Posted on August 6th, 2015 (1:00 pm) by Justin Goodman

Despite the, as Heather put it, “smooth head bobber” effect of Warren G’s sequel to Regulate…G Funk Era, what stands out most on this EP is how haunted it is. The terror of the incomplete lurks within, mostly, as jarring and traumatic as his friend and fellow rapper, Nate Dogg, dying four years ago. At its best Regulate G Funk Era Part II is an abstract, half-hearted attempt to finish work that was started long ago. At its worst, it’s a feeling of obligation that seems compelling to neither Warren G nor the listener.

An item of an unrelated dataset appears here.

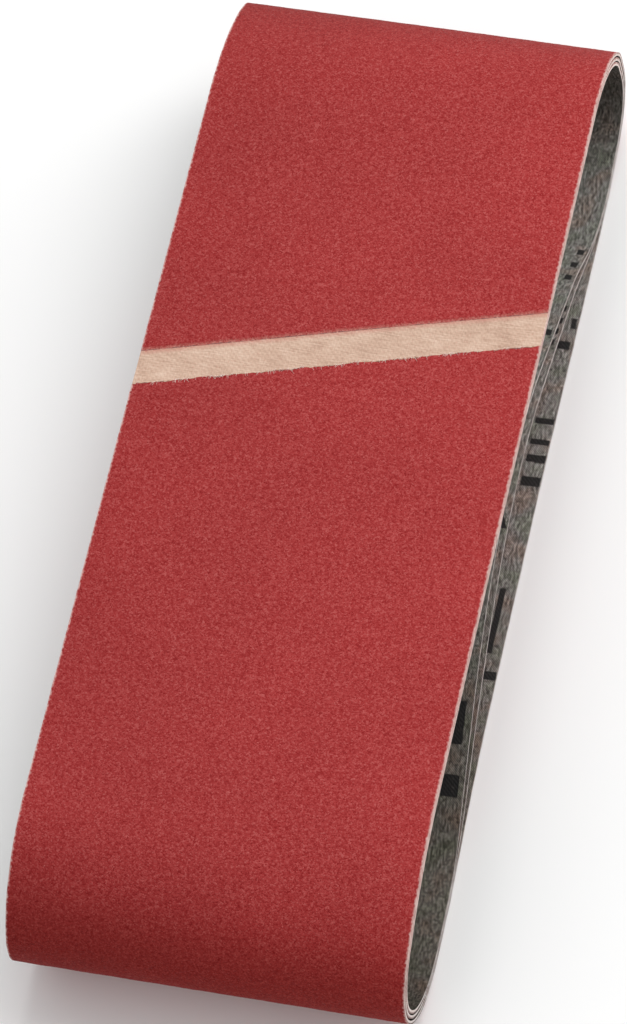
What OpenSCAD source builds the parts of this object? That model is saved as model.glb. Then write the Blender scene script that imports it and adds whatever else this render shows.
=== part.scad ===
// Three endless cloth sanding belts for a hand-held belt sander, nested one inside the other
// and pressed flat, as they come out of the pack.
// Millimetres. +X is across the belts, +Y is along the flattened loops, +Z is up.
// The origin is under the middle of the outer belt, on the surface that it lies on.

/* [Belt size] */
// Width of each belt, across the rollers of the machine
belt_w = 100; // [60:1:110]
// Length of each belt, measured round the middle of its thickness
belt_len = 610; // [606:1:612]
// Height of the flattened outer loop, over its outside faces
loop_h = 52; // [51.5:0.1:52.5]

/* [Layers of a belt] */
// Thickness of the woven cloth backing
cloth_t = 0.55; // [0.45:0.01:0.6]
// Thickness of the resin make coat that holds the grain to the cloth
resin_t = 0.08; // [0.06:0.01:0.1]
// Thickness of the abrasive grain with its size coat
grain_t = 0.32; // [0.26:0.01:0.34]
// Free gap between one belt and the next
belt_gap = 0.2; // [0.18:0.01:0.24]

/* [Loop ends] */
// Tip radius of the outer belt's bends
tip_r = 18; // [17.5:0.1:18.5]
// Length of a shoulder, over which the outer belt rounds down from its flat top to the tip
shoulder_len = 38; // [37.5:0.1:38.5]
// Length of a heel, over which the outer belt rounds from the tip into its flat underside
heel_len = 27; // [26:0.5:30]

/* [Middle belt] */
// Height of the crest of its lower strand, at mid thickness
middle_crest_z = 27; // [26.8:0.1:28]
// Place of the crest along the loop
middle_crest_y = 4.5; // [3:0.1:5]
// Radius over the crest
middle_crest_r = 110; // [105:1:112]
// Slope of the lower strand on the far side of the crest, in degrees
middle_far_slope = 21; // [20.5:0.1:22]
// Slope of the lower strand on the near side of the crest, in degrees
middle_near_slope = 22; // [21.5:0.1:23]
// Radius at the foot of the far slope
middle_far_foot_r = 40; // [38:1:43]
// Radius at the foot of the near slope
middle_near_foot_r = 60; // [56:1:64]

/* [Inner belt] */
// Height of the crest of its lower strand, at mid thickness
inner_crest_z = 39; // [38.8:0.1:39.5]
// Place of the crest along the loop
inner_crest_y = 1; // [0.5:0.1:1.5]
// Radius over the crest
inner_crest_r = 95; // [90:1:97]
// Slope of the lower strand on the far side of the crest, in degrees
inner_far_slope = 26.5; // [26:0.1:27]
// Slope of the lower strand on the near side of the crest, in degrees
inner_near_slope = 30.5; // [30:0.1:31.5]
// Radius at the foot of the far slope
inner_far_foot_r = 18; // [15:1:20]
// Radius at the foot of the near slope
inner_near_foot_r = 25; // [22:1:28]

/* [Lap joint] */
// Length of the lap, which is bare of grain, measured square to the joint
lap_w = 9.6; // [8:0.1:12]
// Angle of the joint to the belt's width, in degrees
lap_skew = 16; // [10:0.5:20]
// Thickness of the adhesive film between the two tapered ends
film_t = 0.05; // [0.04:0.01:0.08]
// Strip of make coat left bare of grain along each side of the lap
resin_fringe = 0.4; // [0.2:0.1:0.8]
// Place of the outer belt's joint along its top strand
outer_lap_y = 28; // [0:0.5:60]
// Place of the middle belt's joint along its top strand
middle_lap_y = -42; // [-60:0.5:60]
// Place of the inner belt's joint along its top strand
inner_lap_y = 58; // [-60:0.5:60]

/* [Hidden] */

// Largest turn between two points of an arc, in degrees
arc_step = 3;
cloth_colour = "#d9b594";
resin_colour = "#7c2f2c";
grain_colour = "#a8323a";
film_colour = "#c9a24a";

belt_t = cloth_t + resin_t + grain_t;
pitch = belt_t + belt_gap;
// Offsets of the layers' faces from the belt's mid thickness, outwards
cloth_in = -belt_t / 2;
cloth_out = cloth_in + cloth_t;
resin_out = cloth_out + resin_t;
grain_out = belt_t / 2;
// Longer than any belt is wide, so that it cuts right across at the skew
cut_len = 1.5 * belt_w;

// A strand is a list of segments: [length, 0, 0] is straight, and [0, radius, turn] is an arc
// that turns left by turn degrees, or right where turn is negative.
function straight(length) = [length, 0, 0];
function arc(radius, turn) = [0, radius, turn];
function arc_len(radius, turn) = radius * abs(turn) * PI / 180;
function seg_len(seg) = seg[0] + arc_len(seg[1], seg[2]);
function total_len(path, i = 0) = i == len(path) ? 0 : seg_len(path[i]) + total_len(path, i + 1);

// A quarter of a bend is a tip arc and a flatter shoulder arc: it goes run along and rise up.
function shoulder_turn(run, rise, tip) = 2 * atan((rise - tip) / (run - tip));
function shoulder_r(run, rise, tip) = tip + (run - tip) / sin(shoulder_turn(run, rise, tip));

// A whole bend, from a strand that it leaves over run_a to one that it joins over run_b
function bend(run_a, run_b, rise, tip) =
    let (a = shoulder_turn(run_a, rise, tip), b = shoulder_turn(run_b, rise, tip))
    [arc(shoulder_r(run_a, rise, tip), a), arc(tip, 180 - a - b), arc(shoulder_r(run_b, rise, tip), b)];

// One side of a hump is a foot arc, a straight ramp and half of the crest arc: radii is the
// sum of the two radii.
function ramp_len(height, slope, radii) = (height - radii * (1 - cos(slope))) / sin(slope);
function side_run(height, slope, radii) =
    radii * sin(slope) + ramp_len(height, slope, radii) * cos(slope);

function hump(height, near_slope, far_slope, near_foot_r, far_foot_r, crest_r) = [
    arc(near_foot_r, near_slope),
    straight(ramp_len(height, near_slope, near_foot_r + crest_r)),
    arc(crest_r, -near_slope - far_slope),
    straight(ramp_len(height, far_slope, far_foot_r + crest_r)),
    arc(far_foot_r, far_slope)];

// The whole loop, counter-clockwise from the near end of the lower strand, as
// [start point, segments]. level counts the belts outside this one. The top strand's length
// makes the loop belt_len long, and the flats at the feet of the hump close it. The hump takes
// up the length by which the belt is longer than the space inside its neighbour.
function loop(level, crest_y, hump_path, near_run, far_run) =
    let (
        inset = belt_t / 2 + level * pitch,
        rise = loop_h / 2 - inset,
        shoulder = shoulder_len - inset,
        heel = heel_len - inset,
        tip = tip_r - inset,
        far_bend = bend(heel, shoulder, rise, tip),
        near_bend = bend(shoulder, heel, rise, tip),
        slack = total_len(hump_path) - near_run - far_run,
        spread = shoulder - heel,
        top = (belt_len - total_len(far_bend) - total_len(near_bend) - slack) / 2 - spread,
        far_end = top / 2 + spread)
    [[-far_end, inset], concat(
        [straight(crest_y - near_run + far_end)], hump_path,
        [straight(far_end - crest_y - far_run)], far_bend, [straight(top)], near_bend)];

outer_loop = loop(0, 0, [], 0, 0);

middle_rise = middle_crest_z - belt_t / 2 - pitch;
middle_loop = loop(1, middle_crest_y,
    hump(middle_rise, middle_near_slope, middle_far_slope,
        middle_near_foot_r, middle_far_foot_r, middle_crest_r),
    side_run(middle_rise, middle_near_slope, middle_near_foot_r + middle_crest_r),
    side_run(middle_rise, middle_far_slope, middle_far_foot_r + middle_crest_r));

inner_rise = inner_crest_z - belt_t / 2 - 2 * pitch;
inner_loop = loop(2, inner_crest_y,
    hump(inner_rise, inner_near_slope, inner_far_slope,
        inner_near_foot_r, inner_far_foot_r, inner_crest_r),
    side_run(inner_rise, inner_near_slope, inner_near_foot_r + inner_crest_r),
    side_run(inner_rise, inner_far_slope, inner_far_foot_r + inner_crest_r));

// Place and heading after a segment
function step(pose, seg) =
    let (a = pose[2], b = a + seg[2], r = sign(seg[2]) * seg[1])
    [pose[0] + seg[0] * cos(a) + r * (sin(b) - sin(a)),
     pose[1] + seg[0] * sin(a) - r * (cos(b) - cos(a)), b];

// Place and heading at the start of every segment
function walk(path, pose, i = 0) =
    i == len(path) ? [] : concat([pose], walk(path, step(pose, path[i]), i + 1));

// The first part of a segment
function part_of(seg, share) = [seg[0] * share, seg[1], seg[2] * share];
function steps(seg) = max(1, ceil(abs(seg[2]) / arc_step));

// The points of a loop moved outwards, which is to the right of the heading
function outline(belt, outwards) =
    let (path = belt[1], poses = walk(path, concat(belt[0], [0])))
    [for (i = [0 : len(path) - 1], k = [0 : steps(path[i]) - 1])
        let (pose = step(poses[i], part_of(path[i], k / steps(path[i]))))
        [pose[0] + outwards * sin(pose[2]), pose[1] - outwards * cos(pose[2])]];

// A layer all the way round a loop, between two outward offsets
module layer(belt, d_in, d_out) {
    inside = outline(belt, d_in);
    outside = outline(belt, d_out);
    count = len(inside);
    rotate([90, 0, 90]) translate([0, 0, -belt_w / 2]) linear_extrude(belt_w)
        polygon(concat(outside, inside),
            [[for (i = [0 : count - 1]) i], [for (i = [0 : count - 1]) count + i]]);
}

// Height of a belt's mid thickness along its top strand
function top_z(level) = loop_h - belt_t / 2 - level * pitch;

// A block across the top strand along the joint, between two heights
module across(lap_y, width, z_low, z_high) {
    translate([0, lap_y, (z_low + z_high) / 2]) rotate([0, 0, lap_skew])
        cube([cut_len, width, z_high - z_low], center = true);
}

// The slanting space between the two tapered ends, filled by the adhesive film
module scarf(lap_y, level) {
    translate([0, lap_y, top_z(level) + (cloth_in + cloth_out) / 2]) rotate([0, 0, lap_skew])
        rotate([-atan(cloth_t / lap_w), 0, 0]) cube([cut_len, 1.3 * lap_w, film_t], center = true);
}

// Woven cloth, with its two ends tapered where they lap
module cloth_backing(belt, level, lap_y) {
    color(cloth_colour) difference() {
        layer(belt, cloth_in, cloth_out);
        scarf(lap_y, level);
    }
}

// Resin that holds the grain, ground off along the lap
module make_coat(belt, level, lap_y) {
    color(resin_colour) difference() {
        layer(belt, cloth_out, resin_out);
        across(lap_y, lap_w - 2 * resin_fringe, top_z(level), top_z(level) + belt_t);
    }
}

// Abrasive grain in its size coat, ground off along the lap
module abrasive_coat(belt, level, lap_y) {
    color(grain_colour) difference() {
        layer(belt, resin_out, grain_out);
        across(lap_y, lap_w, top_z(level), top_z(level) + belt_t);
    }
}

// Adhesive film, as thick as the gap between the tapered ends
module joint_film(level, lap_y) {
    color(film_colour) intersection() {
        scarf(lap_y, level);
        translate([-belt_w / 2, lap_y - belt_w / 2, top_z(level) + cloth_in])
            cube([belt_w, belt_w, cloth_t]);
    }
}

cloth_backing(outer_loop, 0, outer_lap_y);  // outer_cloth_backing
make_coat(outer_loop, 0, outer_lap_y);  // outer_make_coat
abrasive_coat(outer_loop, 0, outer_lap_y);  // outer_abrasive_coat
joint_film(0, outer_lap_y);  // outer_joint_film
cloth_backing(middle_loop, 1, middle_lap_y);  // middle_cloth_backing
make_coat(middle_loop, 1, middle_lap_y);  // middle_make_coat
abrasive_coat(middle_loop, 1, middle_lap_y);  // middle_abrasive_coat
joint_film(1, middle_lap_y);  // middle_joint_film
cloth_backing(inner_loop, 2, inner_lap_y);  // inner_cloth_backing
make_coat(inner_loop, 2, inner_lap_y);  // inner_make_coat
abrasive_coat(inner_loop, 2, inner_lap_y);  // inner_abrasive_coat
joint_film(2, inner_lap_y);  // inner_joint_film
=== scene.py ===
import math
import bmesh
import bpy
import numpy as np
from mathutils import Matrix, Vector


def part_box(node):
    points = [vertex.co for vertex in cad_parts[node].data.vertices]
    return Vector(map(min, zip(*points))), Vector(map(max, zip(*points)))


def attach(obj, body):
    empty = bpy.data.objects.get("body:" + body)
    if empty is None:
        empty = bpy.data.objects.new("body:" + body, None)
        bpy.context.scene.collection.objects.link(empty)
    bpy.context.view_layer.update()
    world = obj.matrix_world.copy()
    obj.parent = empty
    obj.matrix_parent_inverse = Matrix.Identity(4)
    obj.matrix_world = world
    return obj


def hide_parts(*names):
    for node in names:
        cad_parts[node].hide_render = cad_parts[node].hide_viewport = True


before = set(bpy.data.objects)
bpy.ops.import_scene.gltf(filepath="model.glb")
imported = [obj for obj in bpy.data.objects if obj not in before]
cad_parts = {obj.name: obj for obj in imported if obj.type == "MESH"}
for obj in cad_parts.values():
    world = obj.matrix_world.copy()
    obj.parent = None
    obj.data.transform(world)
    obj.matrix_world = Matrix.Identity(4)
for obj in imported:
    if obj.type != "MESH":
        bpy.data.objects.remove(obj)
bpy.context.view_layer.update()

# Three nested sanding belts. Lengths are in millimetres until a mesh is made.
# +X is across the belts, +Y along the flattened loops, +Z up from the face they lie on.
MM = 0.001
low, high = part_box("outer_abrasive_coat")
BELT_W = (high.x - low.x) / MM
LOOP_H = (high.z - low.z) / MM
BELT_LEN = 610.0
CLOTH_T, RESIN_T, GRAIN_T, BELT_GAP = 0.55, 0.08, 0.32, 0.2
BELT_T = CLOTH_T + RESIN_T + GRAIN_T
PITCH = BELT_T + BELT_GAP
# The cloth's faces, as outward offsets from the belt's mid thickness
CLOTH_IN = -BELT_T / 2
CLOTH_OUT = CLOTH_IN + CLOTH_T
TIP_R = 18.0
LAP_W, LAP_SKEW = 9.6, math.radians(16)
LAP_RUN = LAP_W / math.cos(LAP_SKEW)
# Points at which the lower strand is sampled to turn a place y into s
STRAND_STEPS = 1200
SEED, WAVE_SEED = 11, 3


# ---------------------------------------------------------------- the loops' paths
# A segment is (length, radius, turn): straight, or an arc that turns left by turn radians.

def shoulder(run, rise, tip):
    """(turn, radius) of the arc that rounds a strand off into the tip of a bend"""
    turn = 2 * math.atan((rise - tip) / (run - tip))
    return turn, tip + (run - tip) / math.sin(turn)


def bend(run_a, run_b, rise, tip):
    """The half turn at one end of a loop: arc, tip, arc"""
    (a, r_a), (b, r_b) = shoulder(run_a, rise, tip), shoulder(run_b, rise, tip)
    return [(0, r_a, a), (0, tip, math.pi - a - b), (0, r_b, b)]


def path_len(path):
    return sum(length + radius * abs(turn) for length, radius, turn in path)


def ramp(height, slope, radii):
    """Length of the straight between two arcs that together rise by height"""
    return (height - radii * (1 - math.cos(slope))) / math.sin(slope)


def hump(height, near_slope, far_slope, near_foot, far_foot, crest):
    """(path, run on the near side of the crest, run on the far side)"""
    near, far = math.radians(near_slope), math.radians(far_slope)
    near_ramp, far_ramp = ramp(height, near, near_foot + crest), ramp(height, far, far_foot + crest)
    path = [(0, near_foot, near), (near_ramp, 0, 0), (0, crest, -near - far), (far_ramp, 0, 0),
            (0, far_foot, far)]
    return (path, (near_foot + crest) * math.sin(near) + near_ramp * math.cos(near),
            (far_foot + crest) * math.sin(far) + far_ramp * math.cos(far))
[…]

I've already said how disappointed I can be when one of the rightly lauded masters releases something more akin to a photo album than an EP. To an extent, this was my initial response with Part II. “My House” is both homage to Madness’ 1982 single “Our House,” and ironically as valueless as every verse (each being a list of Warren G’s possessions); “Saturday” is a chill party song less memorable than the Rebecca Black song. Even “Keep on Hustlin,” the strongest track (with the help of southern rap luminaries Jeezy and Bun B), comes across at times as young G discovering funk bass:

But none of the MCs on the album pretend to be doing anything but longing. Once Jeezy says “Rest in peace Nate Dogg, I’ll meet you at the gate,” this becomes obvious. Suddenly all that follows the sermon intro and radio static seconds preceding “My House” aren’t the vain preservatives of vanished youth, but the fond recollecting of hip-hop legacies. Suddenly, the record skips which disjoint portions of each track are eerily subtle attempts to signify the 20 year gap between his groundbreaking debut and the following nostalgia. Suddenly the winded minimalism that creates a silent center throughout, and the dissonance that plays off this hollow feeling, make the last lines (sung quaveringly by Nate Dogg) prescient and terrifying: “She thought she could save me, but she was dead wrong.”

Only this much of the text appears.